● **What the exercise asks**:
Below are entries. Reproduce exactly the lines between the line holding "Write part 2" and the line holding "Principled material with", inclusive, and only those.

● **Input**:
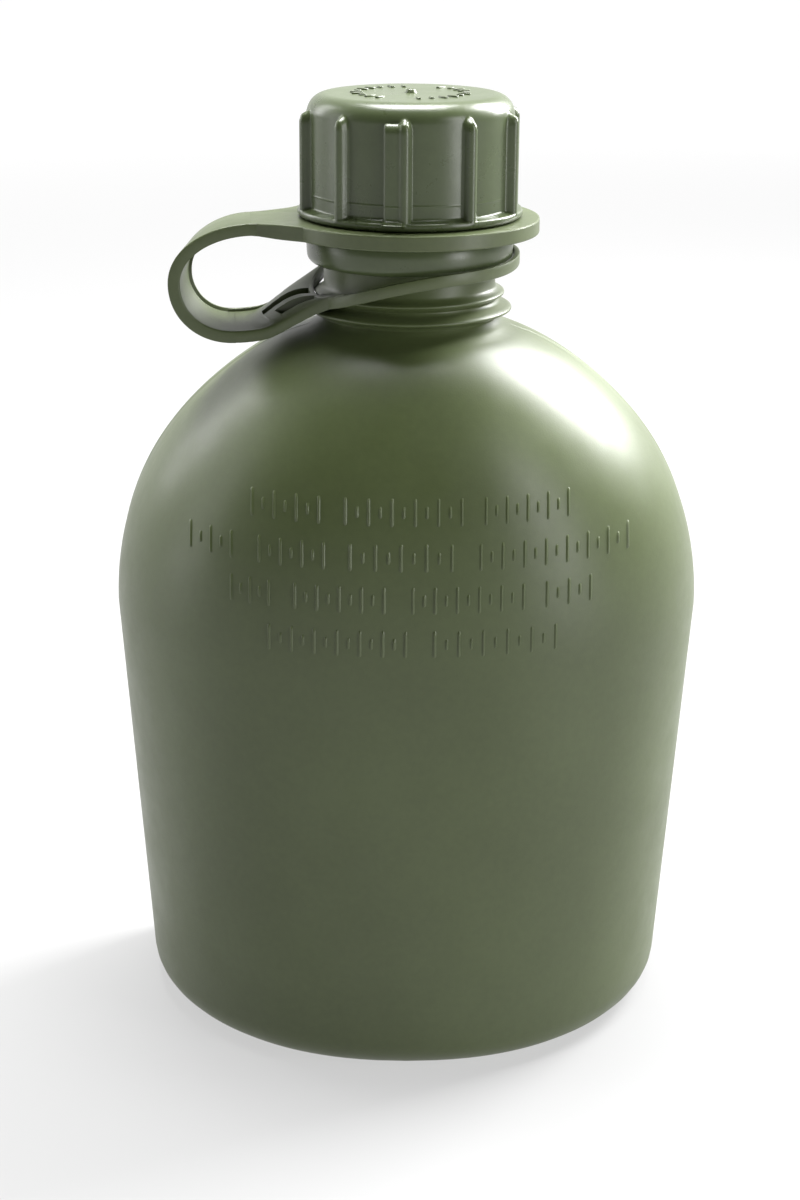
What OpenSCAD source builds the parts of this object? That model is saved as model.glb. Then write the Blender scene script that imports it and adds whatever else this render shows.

--

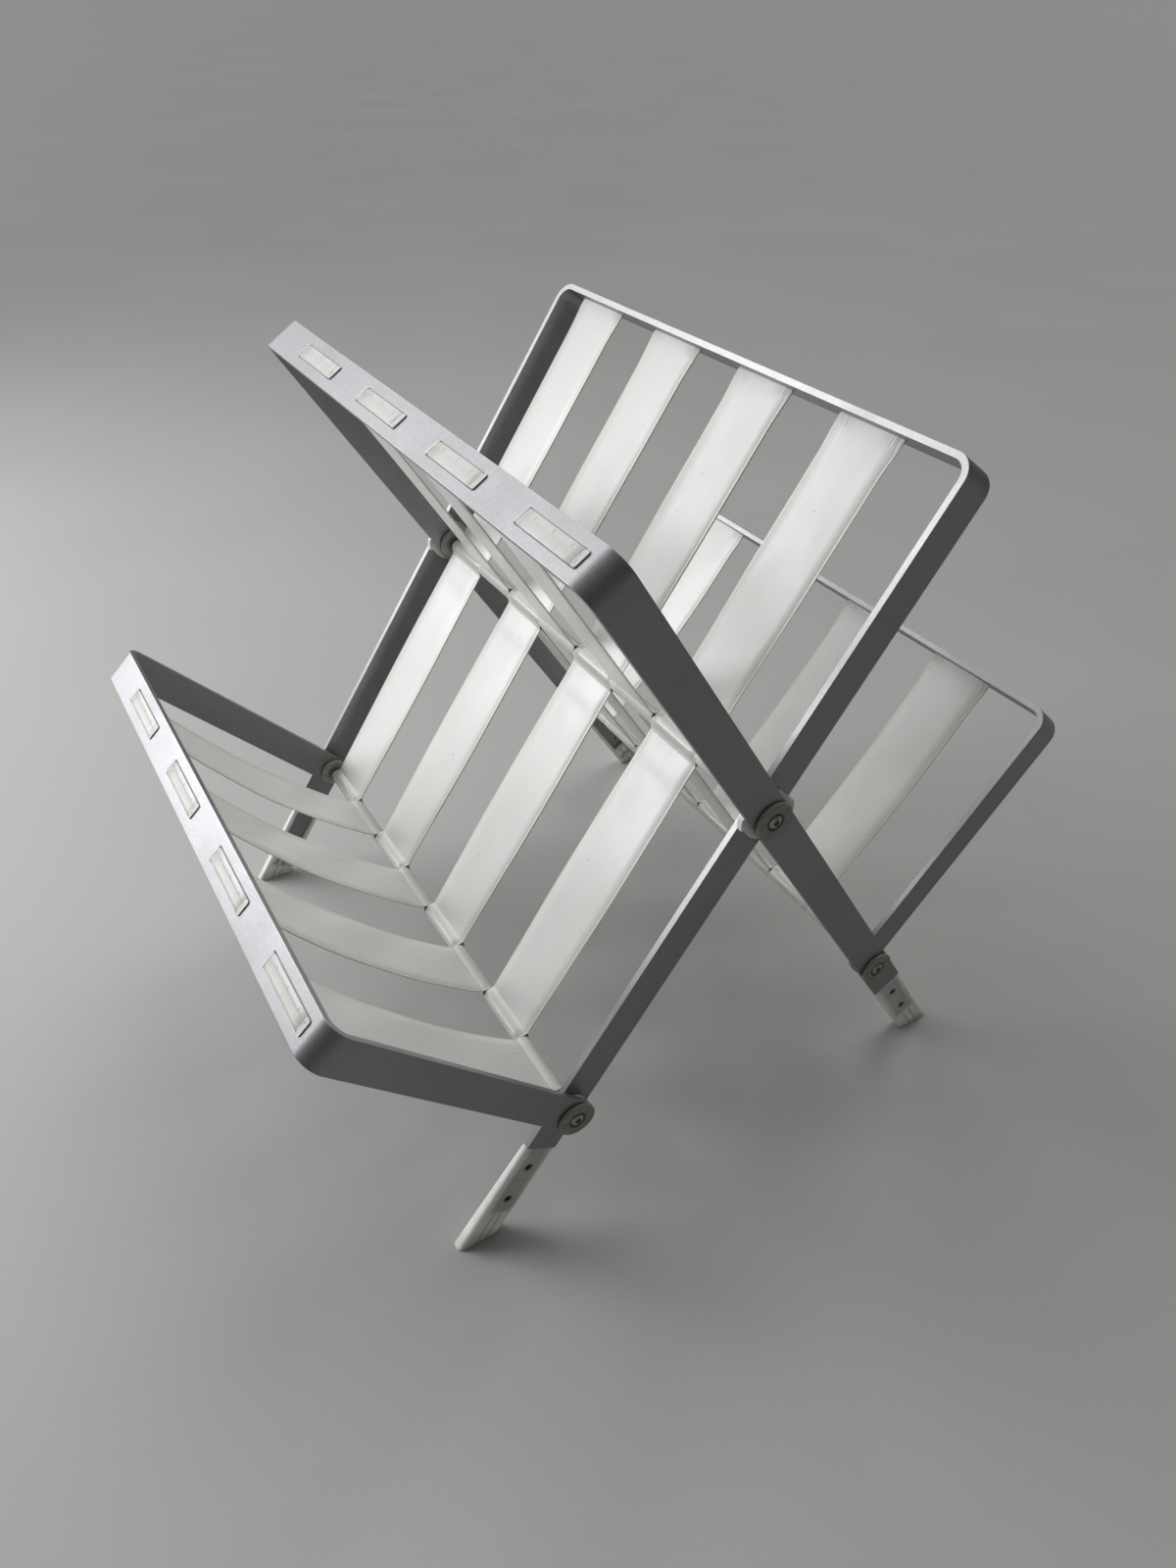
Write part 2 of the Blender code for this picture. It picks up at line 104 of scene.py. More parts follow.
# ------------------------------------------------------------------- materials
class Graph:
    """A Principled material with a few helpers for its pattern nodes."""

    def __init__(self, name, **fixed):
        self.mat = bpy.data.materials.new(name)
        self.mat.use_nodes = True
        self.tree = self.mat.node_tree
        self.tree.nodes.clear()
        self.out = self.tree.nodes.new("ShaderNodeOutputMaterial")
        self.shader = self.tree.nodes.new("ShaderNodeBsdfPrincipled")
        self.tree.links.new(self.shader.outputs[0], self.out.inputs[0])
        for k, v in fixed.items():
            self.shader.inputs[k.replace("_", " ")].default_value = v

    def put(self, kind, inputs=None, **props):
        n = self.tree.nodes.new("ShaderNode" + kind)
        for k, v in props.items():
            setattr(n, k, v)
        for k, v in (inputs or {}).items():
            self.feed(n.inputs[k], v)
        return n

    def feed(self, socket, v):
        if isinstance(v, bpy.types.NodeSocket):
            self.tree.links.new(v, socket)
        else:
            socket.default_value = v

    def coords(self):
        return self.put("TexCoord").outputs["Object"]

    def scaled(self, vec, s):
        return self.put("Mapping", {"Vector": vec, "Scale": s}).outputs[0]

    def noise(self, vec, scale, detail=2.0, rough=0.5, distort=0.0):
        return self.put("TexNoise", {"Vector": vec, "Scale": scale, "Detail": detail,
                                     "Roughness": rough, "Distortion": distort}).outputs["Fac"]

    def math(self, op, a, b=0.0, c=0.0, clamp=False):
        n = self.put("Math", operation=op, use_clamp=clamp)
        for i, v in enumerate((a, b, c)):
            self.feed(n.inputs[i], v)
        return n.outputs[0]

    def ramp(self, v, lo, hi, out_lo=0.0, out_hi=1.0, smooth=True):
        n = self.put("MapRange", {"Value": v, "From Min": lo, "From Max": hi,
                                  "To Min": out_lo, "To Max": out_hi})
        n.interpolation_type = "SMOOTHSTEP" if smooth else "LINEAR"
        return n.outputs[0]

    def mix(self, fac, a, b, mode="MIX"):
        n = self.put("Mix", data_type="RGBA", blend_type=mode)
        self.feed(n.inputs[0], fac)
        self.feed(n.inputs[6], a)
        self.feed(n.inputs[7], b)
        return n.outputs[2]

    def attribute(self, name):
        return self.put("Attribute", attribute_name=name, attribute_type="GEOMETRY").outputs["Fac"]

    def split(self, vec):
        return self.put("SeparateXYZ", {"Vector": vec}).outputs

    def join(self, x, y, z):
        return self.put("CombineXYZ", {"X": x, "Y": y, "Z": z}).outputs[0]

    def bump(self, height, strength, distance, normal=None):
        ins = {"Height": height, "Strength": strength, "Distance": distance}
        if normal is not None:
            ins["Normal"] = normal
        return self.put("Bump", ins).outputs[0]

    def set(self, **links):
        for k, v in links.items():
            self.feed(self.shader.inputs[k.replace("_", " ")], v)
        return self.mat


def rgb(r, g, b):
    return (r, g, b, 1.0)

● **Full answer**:
Write part 2 of the Blender code for this picture. It picks up at line 104 of scene.py. More parts follow.
# ------------------------------------------------------------------- materials
class Graph:
    """A Principled material with a few helpers for its pattern nodes."""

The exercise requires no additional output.